The importance of contingencies when buying commercial property

On Behalf of | Dec 21, 2025 | Real Estate Closings

Purchasing commercial real estate is a major investment. Whether the buyer is an investor looking for a future revenue stream or a business leader looking for company facilities, they may pay a premium price.

In many cases, buyers must come to the table with a certain amount of liquid capital on hand as earnest money. While many people associate contingencies specifically with residential real estate transactions, appropriate contingencies are also critical for those seeking to purchase commercial real estate.

How do contingencies help?

Those who make offers to purchase real property generally need to follow through on those offers. The seller could be at risk of financial setbacks if they cancel the closing without a contractually permissible reason, and they could retain earnest money to offset those losses.

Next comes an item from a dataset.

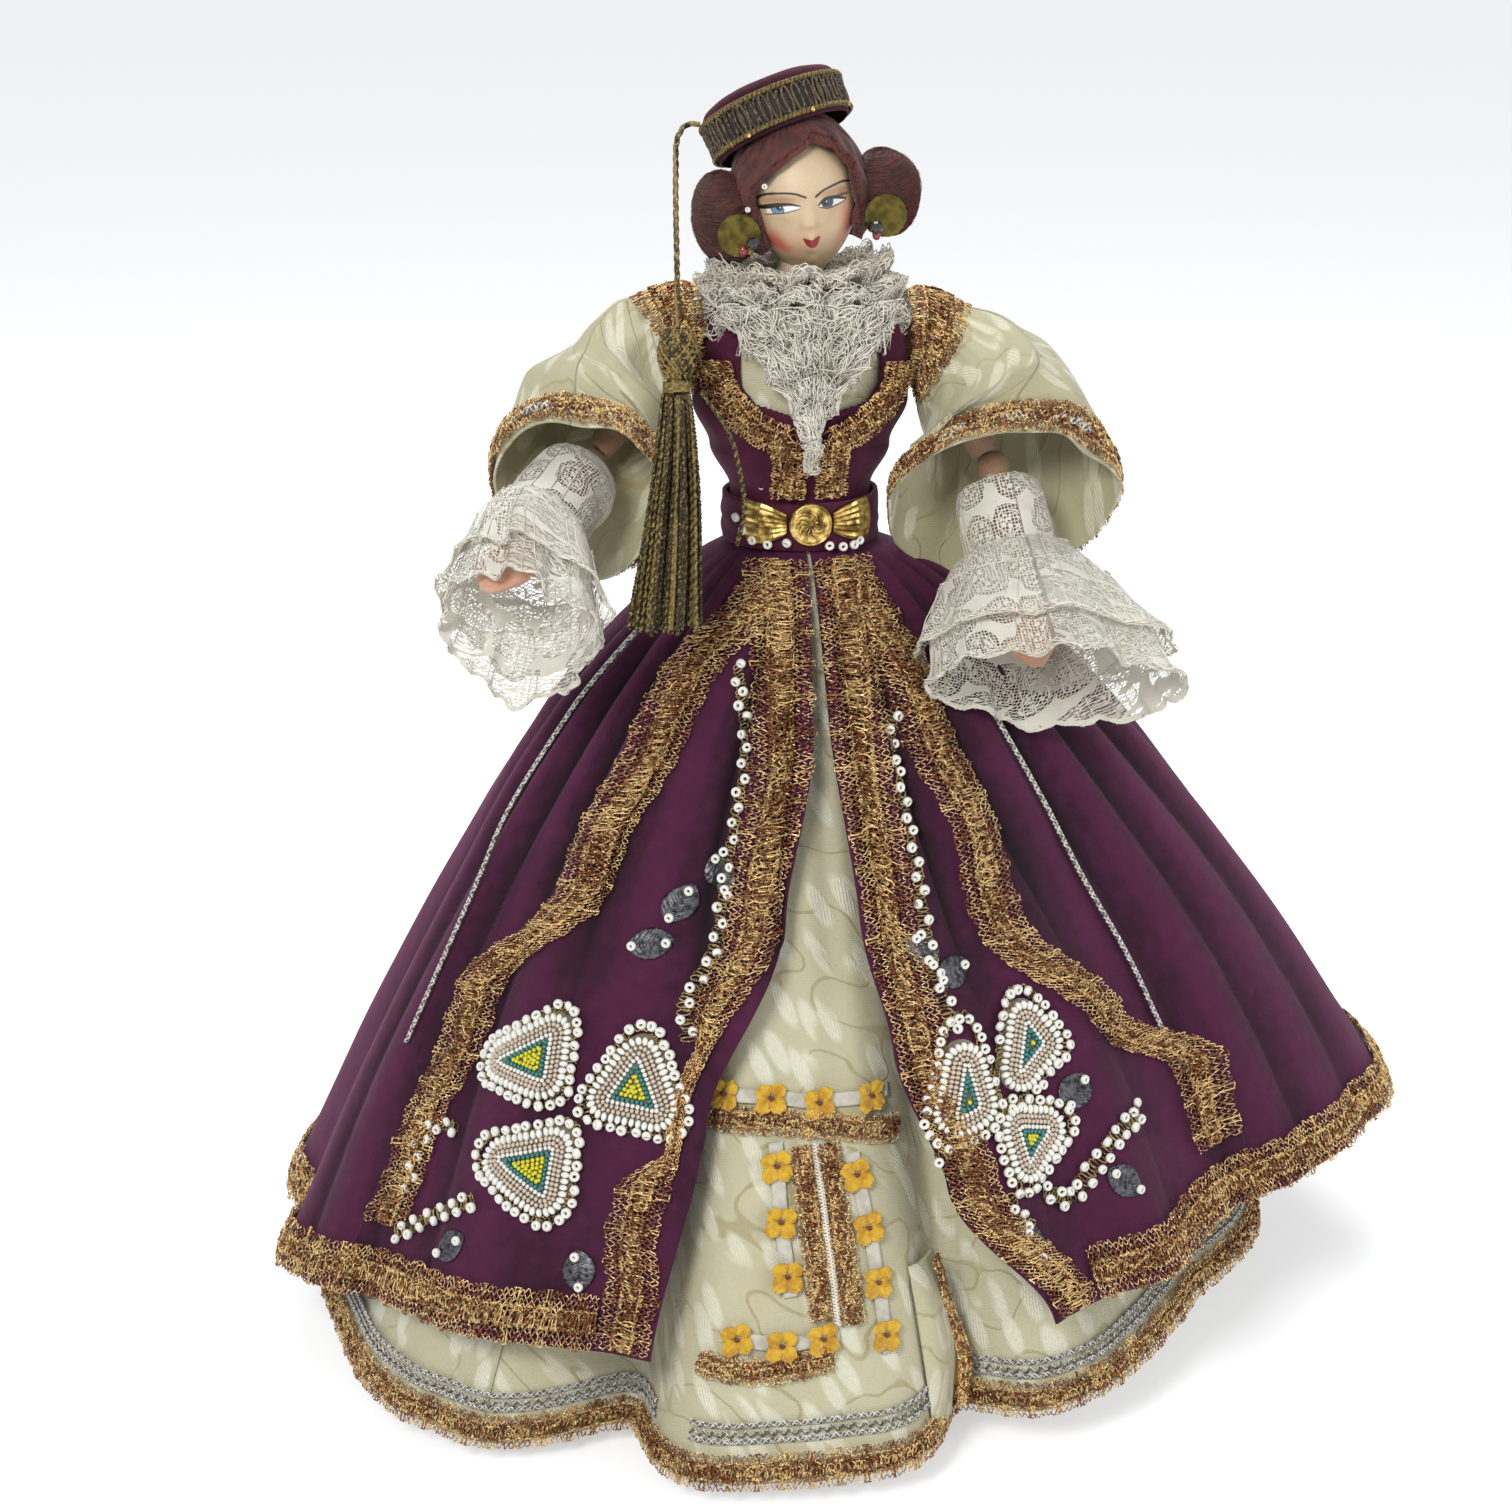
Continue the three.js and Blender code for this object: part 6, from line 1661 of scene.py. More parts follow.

Contingencies essentially create scenarios in which buyers can walk away from a transaction without facing financial claims from the seller. The contingencies used in a commercial transaction are often similar to those negotiated in residential transactions.

Buyers may add financing contingencies, which allow them to cancel the closing if they cannot finalize a loan. They may use appraisal, inspection or survey contingencies to address issues with the property that come to light after they make the offer. In some cases, there may even be a zoning contingency if the buyer must change the zoning for the parcel or secure a zoning variance to operate a specific type of business at the property.

Buyers and the agents representing them may want to work with a real estate lawyer to draft custom documents or to thoroughly review any purchase agreement paperwork provided by a seller. Integrating reasonable contingencies can take some of the risk out of a commercial real estate transaction.